Update: I have added links to press coverage as it has become available (and will continue to do so).

As stated in previous posts (Bioinformatics and cloud computing and Head in the clouds), I don’t think that cloud computing wins the cost competition with local resources. However, there are several reasons why an organization should consider cloud computing. Several of the reasons I present below are discussed in a great interview with Russ Daniels of HP at ars technica, Into the cloud: a conversation with Russ Daniels, Part I and Part II. If you are at all curious about cloud computing, it is well worth reading. (You may also be interested in the ScienceCloud 2010 Workshop.)

Peaks and valleys

The ability to dynamically provision computing resources is integral to the concept of clouds. Dynamic provisioning is often used by online retailers to account for variability in consumer buying. The retailer may have 20 servers that it maintains year round to service average purchasing but also dynamically add servers in the cloud to account for peaks in purchasing, e.g., around the Christmas holiday. In bioinformatics, there are often computational crunches before papers get submitted or before meetings or when a mistake in an algorithm is found and a large amount of calculations need to be redone (Miron Livny of Condor and Open Science Grid calls these “oopses”).

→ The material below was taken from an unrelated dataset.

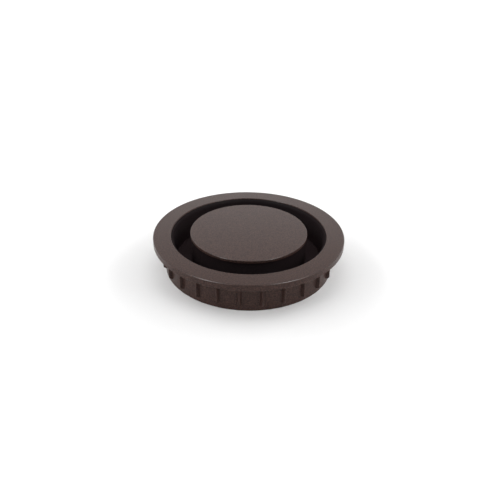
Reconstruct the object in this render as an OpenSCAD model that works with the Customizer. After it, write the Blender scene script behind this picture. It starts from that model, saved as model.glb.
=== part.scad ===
// Desk grommet for a round cable hole in a desk top.
// The ribbed sleeve is pushed into the hole, and a black liner stands in its bore.
// The cap stands on a carrier whose two feet rest on the liner's shelves. The two
// lift out together to let a plug through, and the cables leave by the gap around the cap.
// Millimetres, +Z up. The origin is at the centre of the skirt's foot.

/* [Flange] */
// Outer diameter of the flange that covers the edge of the desk hole
flange_d = 66; // [65:0.5:72]
// Thickness of the flange at its rim
flange_t = 2.25; // [1.8:0.05:3]
// Width of the rim under the flange that seats on the desk
seat_w = 1.8; // [1.2:0.1:1.8]
// Depth of the hollow inside the seating rim
seat_relief = 0.3; // [0.1:0.05:0.5]
// Diameter of the opening in the flange
opening_d = 53.8; // [53.4:0.1:54.2]
// Radius of the flange's rounded edges
flange_round = 0.3; // [0.2:0.05:0.7]

/* [Skirt] */
// Height of the sleeve, from the skirt's foot to the top of the flange
sleeve_h = 12.2; // [11.5:0.1:20]
// Diameter of the skirt between its ribs
skirt_d = 58.4; // [57.4:0.1:59]
// Chamfer that leads the skirt into the hole
lead_in = 0.15; // [0.1:0.05:0.8]

/* [Crush ribs] */
// Number of crush ribs
rib_count = 26; // [12:1:30]
// Diameter over the rib crests, a little more than the 60 mm hole
crest_d = 60.5; // [60.1:0.1:61.5]
// Width of a rib at its crest
rib_crest_w = 0.44; // [0.3:0.02:0.8]
// Width of a rib at the skirt's wall
rib_root_w = 1.2; // [0.9:0.1:2.4]
// Plain height below the ribs
rib_start_z = 1.8; // [0.8:0.1:3]
// Height of the ramp at the foot of a rib
rib_ramp = 0.5; // [0.3:0.1:1.5]
// Angle of the first rib from the front, towards +X
rib_first_angle = 8.8; // [0:0.1:13.8]

/* [Liner] */
// Wall of the liner
liner_wall = 0.95; // [0.8:0.05:1]
// How far the liner's top edge lies below the flange's top
liner_drop = 0.35; // [0.3:0.05:1.5]
// Depth of the taper at the liner's mouth
mouth_h = 1.3; // [0.5:0.1:3]
// Height of the shelves' top above the skirt's foot
shelf_z = 1.6; // [1.3:0.1:2]
// Half of each shelf's angle
shelf_half_angle = 46; // [44:1:50]

/* [Carrier] */
// Outer diameter of the carrier's hub
hub_d = 39.8; // [38:0.1:40]
// Wall of the hub and thickness of its top plate
hub_wall = 1.2; // [1:0.1:1.6]
// Half of each foot's angle
foot_half_angle = 40; // [34:1:41]

/* [Cap] */
// Diameter of the cap
cap_d = 40.5; // [40.4:0.1:41.4]
// Thickness of the cap
cap_t = 0.9; // [0.8:0.05:1.4]
// How far the cap stands above the flange
cap_rise = 0.5; // [0:0.1:1]
// Radius of the cap's rounded edge
cap_round = 0.2; // [0.1:0.05:0.6]
// Radius of the circle that the snap pins stand on
pin_circle_r = 12; // [8:0.5:14]

/* [Hidden] */
$fn = 180;
eps = 0.01;

// Clearances between the pieces
liner_gap = 0.05;
lift_gap = 0.3;
rest_gap = 0.1;

// Sleeve
flange_r = flange_d / 2;
bore_r = opening_d / 2;
skirt_r = skirt_d / 2;
crest_r = crest_d / 2;
flange_under_z = sleeve_h - flange_t;
// The ribs run a little way into the flange
rib_end_z = flange_under_z + seat_relief + 0.2;
bore_round = 0.2;
lip_h = 1.0;

// Liner
liner_r = bore_r - liner_gap;
gap_r = liner_r - liner_wall;
lip_r = gap_r + rest_gap;
liner_top_z = sleeve_h - liner_drop;
// Width of the flat that the taper leaves on the liner's top edge
mouth_land = 0.25;
shelf_r = gap_r - 1.3;
shelf_foot_z = 0.3;
shelf_step = 0.1;
lug_angle = 3;
lug_h = 0.9;
// How deep a shelf or lug is rooted in the liner's wall
root = 0.3;

// Carrier
hub_r = hub_d / 2;
foot_top_z = shelf_z + lug_h;
foot_rest_z = shelf_z + rest_gap;
foot_low_z = 0.9;
foot_r = gap_r - lift_gap;
foot_inner_r = shelf_r - lift_gap;
hub_foot_z = 0.5;

// Cap
cap_r = cap_d / 2;
cap_top_z = sleeve_h + cap_rise;
cap_under_z = cap_top_z - cap_t;
plate_under_z = cap_under_z - hub_wall;

// Snap pins
pin_count = 3;
pin_r = 1.5;
pin_hole_r = pin_r + 0.05;
pin_barb_r = 1.95;
pin_tip_r = 1.1;
pin_tip_h = 1.2;
pin_slot_w = 0.7;

brown = [0.30, 0.26, 0.245];
black = [0.07, 0.065, 0.065];

// Waste of a convex corner, in a section: what a rounded edge leaves outside itself
module corner_waste(r) {
    difference() {
        square(r + eps);
        circle(r, $fn = 48);
    }
}

// Plain ring between two radii and two heights
module ring(inner_r, outer_r, low_z, high_z) {
    translate([0, 0, low_z])
        difference() {
            cylinder(h = high_z - low_z, r = outer_r);
            translate([0, 0, -eps])
                cylinder(h = high_z - low_z + 2 * eps, r = inner_r);
        }
}

// Wedge about +X, used to keep one arc of a ring
module wedge(half_angle, reach, low_z, high_z) {
    translate([0, 0, low_z])
        linear_extrude(high_z - low_z)
            polygon([
                [0, 0],
                reach * [cos(half_angle), -sin(half_angle)],
                reach * [cos(half_angle), sin(half_angle)]
            ]);
}

// Arc of a ring, centred on +X
module arc_of_ring(half_angle, inner_r, outer_r, low_z, high_z) {
    intersection() {
        ring(inner_r, outer_r, low_z, high_z);
        wedge(half_angle, 2 * outer_r, low_z - 1, high_z + 1);
    }
}

// Section of the sleeve, turned about Z
module sleeve_section() {
    difference() {
        union() {
            translate([bore_r, flange_under_z])
                square([flange_r - bore_r, flange_t]);
            translate([bore_r, 0])
                square([skirt_r - bore_r, sleeve_h - flange_round]);
            translate([lip_r, 0])
                square([skirt_r - lip_r, lip_h]);
        }
        // hollow under the flange, which lets its outer rim close on the desk
        translate([skirt_r, flange_under_z - eps])
            square([flange_r - seat_w - skirt_r, seat_relief + eps]);
        // rounded outer edge at the top of the flange
        translate([flange_r - flange_round, sleeve_h - flange_round])
            corner_waste(flange_round);
        // rounded edge of the opening
        translate([bore_r + bore_round, sleeve_h - bore_round])
            mirror([1, 0])
                corner_waste(bore_round);
        // lead-in chamfer at the skirt's foot
        polygon([
            [skirt_r - lead_in, -eps],
            [skirt_r + eps, -eps],
            [skirt_r + eps, lead_in + eps]
        ]);
        // small chamfer under the flange's rim
        polygon([
            [flange_r - 0.2, flange_under_z - eps],
            [flange_r + eps, flange_under_z - eps],
            [flange_r + eps, flange_under_z + 0.2]
        ]);
    }
}

// One crush rib along the skirt, pointing to -Y, with a flat crest
module rib_bar() {
    root_r = skirt_r - 0.4;
    root_w = rib_root_w + 0.4 * (rib_root_w - rib_crest_w) / (crest_r - skirt_r);
    linear_extrude(rib_end_z)
        polygon([
            [-root_w / 2, -root_r],
            [-rib_crest_w / 2, -crest_r],
            [rib_crest_w / 2, -crest_r],
            [root_w / 2, -root_r]
        ]);
}

// Space that holds the ribs: it gives them their length and the ramps at their feet
module rib_envelope() {
    rotate_extrude()
        polygon([
            [bore_r + 1, rib_start_z],
            [skirt_r, rib_start_z],
            [crest_r + eps, rib_start_z + rib_ramp],
            [crest_r + eps, rib_end_z],
            [bore_r + 1, rib_end_z]
        ]);
}

// Flange, skirt and crush ribs, moulded in one
module outer_sleeve() {
    color(brown)
        union() {
            rotate_extrude()
                sleeve_section();
            intersection() {
                for (i = [0 : rib_count - 1])
                    rotate([0, 0, rib_first_angle + i * 360 / rib_count])
                        rib_bar();
                rib_envelope();
            }
        }
}

// One shelf with a stop lug at each end, which keeps the foot from turning off it.
// Its lower half stays inside the sleeve's lip, and its upper half is rooted in the liner.
module shelf() {
    arc_of_ring(shelf_half_angle, shelf_r, gap_r - shelf_step, shelf_foot_z, shelf_z - shelf_step);
    arc_of_ring(shelf_half_angle, shelf_r, gap_r + root, lip_h + shelf_step, shelf_z);
    for (side = [-1, 1])
        rotate([0, 0, side * (shelf_half_angle - lug_angle / 2 - 0.5)])
            arc_of_ring(lug_angle / 2, shelf_r + 0.5, gap_r + root, shelf_z - root, shelf_z + lug_h);
}

// Section of the liner's wall, with the taper that guides the carrier and the cables in
module liner_section() {
    polygon([
        [gap_r, lip_h],
        [liner_r, lip_h],
        [liner_r, liner_top_z],
        [liner_r - mouth_land, liner_top_z],
        [gap_r, liner_top_z - mouth_h]
    ]);
}

// Black ring in the sleeve's bore, standing on the sleeve's bottom lip
module inner_liner() {
    color(black)
        union() {
            rotate_extrude()
                liner_section();
            shelf();
            rotate([0, 0, 180])
                shelf();
        }
}

// One foot: a thick web inside the shelf, with a rim that rests on it
module foot() {
    arc_of_ring(foot_half_angle, hub_r - hub_wall / 2, foot_inner_r, foot_low_z, foot_top_z);
    arc_of_ring(foot_half_angle, foot_inner_r - 0.5, foot_r, foot_rest_z, foot_top_z);
}

// Hub, top plate and two feet: the black piece that the cap is snapped onto
module cap_carrier() {
    color(black)
        difference() {
            union() {
                ring(hub_r - hub_wall, hub_r, hub_foot_z, cap_under_z);
                translate([0, 0, plate_under_z])
                    cylinder(h = hub_wall, r = hub_r - hub_wall / 2);
                foot();
                rotate([0, 0, 180])
                    foot();
            }
            for (i = [0 : pin_count - 1])
                rotate([0, 0, 90 + i * 360 / pin_count])
                    translate([pin_circle_r, 0, plate_under_z - 1])
                        cylinder(h = hub_wall + 2, r = pin_hole_r);
        }
}

// Snap pin with a barb under the carrier's plate, split so that it can close
module snap_pin() {
    barb_top_z = plate_under_z - rest_gap;
    difference() {
        union() {
            translate([0, 0, barb_top_z - eps])
                cylinder(h = cap_under_z - barb_top_z + 0.2, r = pin_r);
            translate([0, 0, barb_top_z - pin_tip_h])
                cylinder(h = pin_tip_h, r1 = pin_tip_r, r2 = pin_barb_r);
        }
        translate([-3, -pin_slot_w / 2, barb_top_z - pin_tip_h - 1])
            cube([6, pin_slot_w, cap_under_z - barb_top_z + pin_tip_h + 0.8]);
    }
}

// Disc in the middle, with its snap pins
module centre_cap() {
    color(brown)
        union() {
            rotate_extrude()
                difference() {
                    translate([0, cap_under_z])
                        square([cap_r, cap_t]);
                    translate([cap_r - cap_round, cap_top_z - cap_round])
                        corner_waste(cap_round);
                }
            for (i = [0 : pin_count - 1])
                rotate([0, 0, 90 + i * 360 / pin_count])
                    translate([pin_circle_r, 0, 0])
                        snap_pin();
        }
}

outer_sleeve();
inner_liner();
cap_carrier();
centre_cap();
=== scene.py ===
"""Builds the finished look of a round desk grommet around its packed design.

Each piece is an operator of its own.
"""

import math

import bmesh
import bpy
from bpy.props import FloatProperty, FloatVectorProperty, IntProperty, PointerProperty
from mathutils import Matrix, Vector


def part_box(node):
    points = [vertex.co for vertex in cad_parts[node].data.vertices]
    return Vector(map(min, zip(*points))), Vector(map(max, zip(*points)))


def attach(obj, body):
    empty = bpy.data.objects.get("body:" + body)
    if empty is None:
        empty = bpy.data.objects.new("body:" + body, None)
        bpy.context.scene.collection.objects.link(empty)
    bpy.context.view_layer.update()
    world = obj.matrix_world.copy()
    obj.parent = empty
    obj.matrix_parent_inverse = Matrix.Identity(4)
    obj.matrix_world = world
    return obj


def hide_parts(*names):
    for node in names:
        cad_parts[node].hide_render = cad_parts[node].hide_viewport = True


bl_info = {
    "name": "Desk Grommet",
    "version": (1, 0, 0),
    "blender": (4, 5, 0),
    "location": "3D View > Sidebar > Grommet",
    "description": "Builds a ribbed sleeve, a liner, a lift-out carrier and a centre cap",
    "category": "Add Mesh",
}

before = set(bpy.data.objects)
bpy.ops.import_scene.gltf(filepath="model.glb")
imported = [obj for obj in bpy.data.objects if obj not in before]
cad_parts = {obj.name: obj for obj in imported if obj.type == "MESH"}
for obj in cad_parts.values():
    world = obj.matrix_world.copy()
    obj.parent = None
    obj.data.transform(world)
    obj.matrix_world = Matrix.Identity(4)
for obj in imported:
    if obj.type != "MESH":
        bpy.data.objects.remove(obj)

MM = 0.001
Z_AXIS = (0, 0, 1)
CENTRE = (0, 0, 0)
TOLERANCE = 0.02 * MM
WELD = 0.001 * MM
HARD_ANGLE = math.radians(35)

# Steps round a full turn, a shelf or a foot, a stop lug, a pin and the plain skirt beside a rib.
TURN_STEPS = 208
ARC_STEPS = 46
LUG_STEPS = 3
PIN_STEPS = 32
PLAIN_STEPS = 3

# Small roundings.
RIB_ROUND = 0.1 * MM
UNDER_ROUND = 0.2 * MM
MOUTH_ROUND = 0.1 * MM

# Shelves and stop lugs. A shelf is stepped back under its top and rooted in the liner's wall.
SHELF_STEP = 0.1 * MM
SHELF_ROOT = 0.3 * MM
LUG_HEIGHT = 0.9 * MM
LUG_HALF_ANGLE = math.radians(1.5)
LUG_INSET = math.radians(0.5)
LUG_SETBACK = 0.5 * MM

# Feet. Each rests a little above its shelf and stays clear of the liner beside it.
REST_GAP = 0.1 * MM
LIFT_GAP = 0.3 * MM
FOOT_LOW = 0.9 * MM
FOOT_OVERLAP = 0.5 * MM

# Snap pins, with their holes and slots.
PIN_COUNT = 3
FIRST_PIN = math.radians(90)
PIN_FIT = 0.05 * MM
PIN_TIP_RADIUS = 1.1 * MM
PIN_ROOT = 0.2 * MM
BARB_RADIUS = 1.95 * MM
BARB_GAP = 0.1 * MM
SLOT_SIZE = (6 * MM, 0.7 * MM, 2.9 * MM)
SLOT_DEPTH = 1.65 * MM

# Rings of edges that divide the flat discs.
INNER_RING = 8 * MM
OUTER_RING = 17 * MM

# Noise scales, in cells a metre, and the stretch that most of a noise lies in.
CLOUD_SCALE = 70
SPECKLE_SCALE = 2300
POLISH_SCALE = 220
FINE_SCALE = 3800
COARSE_SCALE = 1300
FLOOR_SCALE = 30
NOISE_LOW = 0.3
NOISE_HIGH = 0.7

# Unevenness of the plastics.
CLOUD_CONTRAST = 0.06
SPECKLE_SHARE = 0.7
POLISH_SPREAD = 0.015
GRAIN_STRENGTH = 0.5
# Painted light: at and below this height the black plastic takes its full lighter colour, which
# lifts the shade deep in the gap.
PAINTED_LIGHT_BELOW = 3 * MM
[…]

Another type of dynamic provisioning involves varying levels of certain hardware architectures or operating systems as needed by current computational demand. For example, certain applications may require x86 and Ubuntu 8.04 LTS while another may require amd64/em64t/x86_64 and Ubuntu 9.10. If the utilization of each of these programs is cyclical, you can provision the exact system you want when it is needed. This can be done using something like Amazon EC2 or an internal cloud. Thus, dynamic provisioning allows IT departments to design their solutions for steady state operations but still meet computational needs during peaks.

Space, the final frontier

At universities all over the world there is a constant battle for space. Researchers are always seeking more and administrators are always miserly about allocating it. If your computing needs expand beyond your ability to house, power, and cool them, cloud computing offers a solution. While it may not be cheaper than if the space, power, and cooling was available and paid for out of your grant overhead, it will almost certainly be cheaper than buying your own land and building your own data center. Of course, what people traditionally think of as cloud computing, e.g., Amazon EC2, is not the only option here. There are collocation facilities and scientific computing resources, e.g., NCSA and Open Science Grid. The latter are normally acquired through a granting process.

Persistence pays off

Cloud computing is also very attractive because of its persistence. If I have my computing and storage in the cloud, I can access it from anywhere. When the power goes out at my office, I can use my phone to access the data. When my computer crashes, the computation is still running on the cloud. When my disk fails, my data is still in the cloud. Of course, the cloud does fail at times too. Amazon promises 99.9% uptime, or nearly 9 hours of downtime per year. Of course, if the cloud resources are pulling data from your site (something that may take more time than the computation with current solutions), when your systems go down, you’re still out of luck.